MBL delivers sonic holograms
Stranger High Fidelity had a complete MBL system with which to impress visitors. Consisting of a 1621A CD transport, 1611F DAC, 6001 preamplifier and 9008A monoblocks driving 101E mk2 loudspeakers this system delivered genuine sonic holography regardless of where the listener sat. The presence of a Clearaudio Master Innovation turntable with DS Audio DS-W3 optical cartridge probably helped too.
Symmetry step-up with pedigree
Symmetry Systems made a welcome return to the UK show scene at Audio Show Deluxeand shared a room with the colourful Mike Valentine who talked about Chasing the Dragon recordings in his trademark Hawaiian shirt. New to the portfolio is the Quadratic MC-1 step-up transformer (£1,895) designed by former Pass Labs engineer Jam Somasundram. The MC-1 has Cine-Mag transformers and floating shielding to keep hum at bay, it offers two levels of gain and comes pre-set with a high impedance ratio said to work well for most modern MC cartridges, internal jumpers offer alternatives if required.
Audiopax make wood work
Audiopax from Brazil formed the majority of Audio Reference’s system at Audio Show Deluxe. The Mandolin (£36,000) speakers were designed by Silvio Pereira whose training as a luthier led to the use of hard and soft woods in its construction, this example has an ipe front baffle with maple flanks, the drivers include an Accuton ceramic midrange.
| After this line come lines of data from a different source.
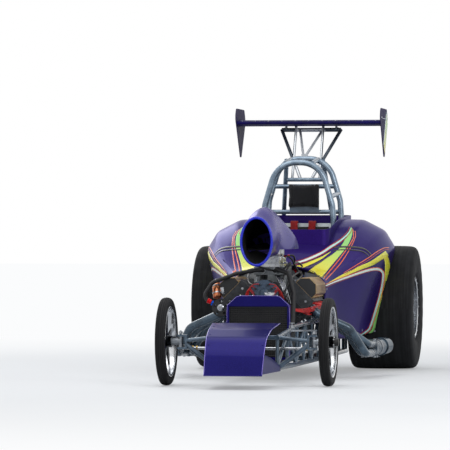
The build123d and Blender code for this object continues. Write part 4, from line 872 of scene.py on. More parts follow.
def smooth_line(points, count):
    """Evenly spaced places on a rounded line through the points."""
    dense = []
    ends = [points[0]] + list(points) + [points[-1]]
    for a, b, c, d in zip(ends, ends[1:], ends[2:], ends[3:]):
        for step in range(12):
            t = step / 12
            dense.append([
                0.5 * (
                    2 * q + (r - p) * t + (2 * p - 5 * q + 4 * r - s) * t * t
                    + (3 * q - p - 3 * r + s) * t ** 3
                )
                for p, q, r, s in zip(a, b, c, d)
            ])
    dense.append(list(points[-1]))
    lengths = [0.0]
    for a, b in zip(dense, dense[1:]):
        lengths.append(lengths[-1] + ((a[0] - b[0]) ** 2 + (a[1] - b[1]) ** 2) ** 0.5)
    line = []
    j = 0
    for i in range(count):
        target = lengths[-1] * i / (count - 1)
        while j < len(lengths) - 2 and lengths[j + 1] < target:
            j += 1
        share = (target - lengths[j]) / max(lengths[j + 1] - lengths[j], 1e-9)
        line.append(tuple(p + (q - p) * share for p, q in zip(dense[j], dense[j + 1])))
    return line


def beside(line, widths, offset):
    """Left and right edges of a stripe that follows a line at an offset."""
    left, right = [], []
    last = len(line) - 1
    for i, (u, v) in enumerate(line):
        a, b = line[max(i - 1, 0)], line[min(i + 1, last)]
        run = ((b[0] - a[0]) ** 2 + (b[1] - a[1]) ** 2) ** 0.5 or 1.0
        across = (-(b[1] - a[1]) / run, (b[0] - a[0]) / run)
        place = i / last * (len(widths) - 1)
        k = min(int(place), len(widths) - 2)
        half = (widths[k] + (widths[k + 1] - widths[k]) * (place - k)) / 2
        left.append((u + across[0] * (offset - half), v + across[1] * (offset - half)))
        right.append((u + across[0] * (offset + half), v + across[1] * (offset + half)))
    return left, right


def islands_of(bm):
    """The faces of a bmesh in sets that hang together."""
    islands, loose = [], set(bm.faces)
    for face in bm.faces:
        if face not in loose:
            continue
        island, queue = set(), [face]
        loose.discard(face)
        while queue:
            one = queue.pop()
            island.add(one)
            beyond = {other for edge in one.edges for other in edge.link_faces} & loose
            loose -= beyond
            queue.extend(beyond)
        islands.append(island)
    return islands


def stripe(name, paint, left, right, columns, lift):
    """Painted stripe between two edges, on both flanks of the body shell."""
    rows = len(left) - 1
    bm = bmesh.new()
    layer = bm.loops.layers.uv.verify()
    grid = bmesh.ops.create_grid(bm, x_segments=rows, y_segments=columns, size=0.5)["verts"]
    share = {vert: (vert.co.x + 0.5, vert.co.y + 0.5) for vert in grid}

    def spot(s, t):
        a, b = left[round(s * rows)], right[round(s * rows)]
        return laid_on_shell(a[0] + (b[0] - a[0]) * t, a[1] + (b[1] - a[1]) * t, lift)

    lost = []
    for vert, (s, t) in share.items():
        place = spot(s, t)
        if place is None:
            # past the shell's outline: drawn back to the outline from the stripe's middle
            near, far = 0.5, t
            for halving in range(7):
                half = (near + far) / 2
                if spot(s, half) is None:
                    far = half
                else:
                    near = half
            place = spot(s, near)
        if place is None:
            lost.append(vert)
        else:
            vert.co = place
    bmesh.ops.delete(bm, geom=lost, context="VERTS")
    torn = [
        f for f in bm.faces
        if max(e.verts[0].co.y for e in f.edges) - min(e.verts[1].co.y for e in f.edges) > 0.22
    ]
    bmesh.ops.delete(bm, geom=torn, context="FACES")
    # only the largest island stays, so that no patch is left on a surface behind
    largest = max(islands_of(bm), key=len)
    bmesh.ops.delete(bm, geom=[f for f in bm.faces if f not in largest], context="FACES")
    for face in bm.faces:
        for loop in face.loops:
            loop[layer].uv = share[loop.vert]
    bm.normal_update()
    if sum(face.normal.dot(EYE - face.calc_center_median()) for face in bm.faces) < 0:
        bmesh.ops.reverse_faces(bm, faces=bm.faces)
    both_sides(bm)
    for vert in bm.verts:
        if vert.co.x < 0:
            hit, normal = shell.find_nearest(vert.co)[:2]
            vert.co = hit + normal * lift
    bmesh.ops.transform(bm, matrix=TO_ROW.inverted(), verts=bm.verts)
    piece = keep(bm, name, paint, turn=60, outward=False)
    film = piece.modifiers.new("paint_film", "SOLIDIFY")
    film.thickness = 0.0004
    film.offset = -1
    return piece


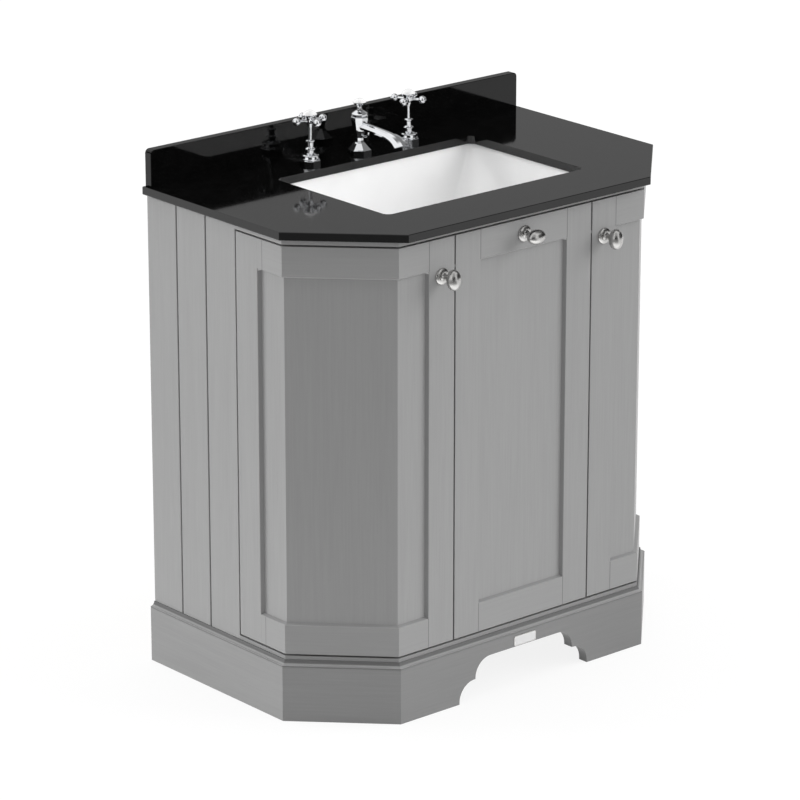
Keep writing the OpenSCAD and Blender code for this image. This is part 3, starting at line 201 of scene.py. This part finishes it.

Their 90dB sensitivity combined with an easy impedance makes them eminently suited to the Maggiore M50 single ended via KT88 tube monoblock amps, preamplification was courtesy of the hybrid L50 line stage (£18,000) below.
dCS, Audio Research and Wilson throw it down
Absolute Sounds had an array of rooms at Audio Show Deluxe but getting into them proved challenging. Success was achieved in the one fronted by a pair of aquamarine Wilson Alexia V speakers being driven by Audio Research Reference 160M monoblocks, the source in this system was from dCS with the Rossini CD/SACD transport, Apex DAC and Master Clock providing sweet sounds for the system to spread over a happy crowd.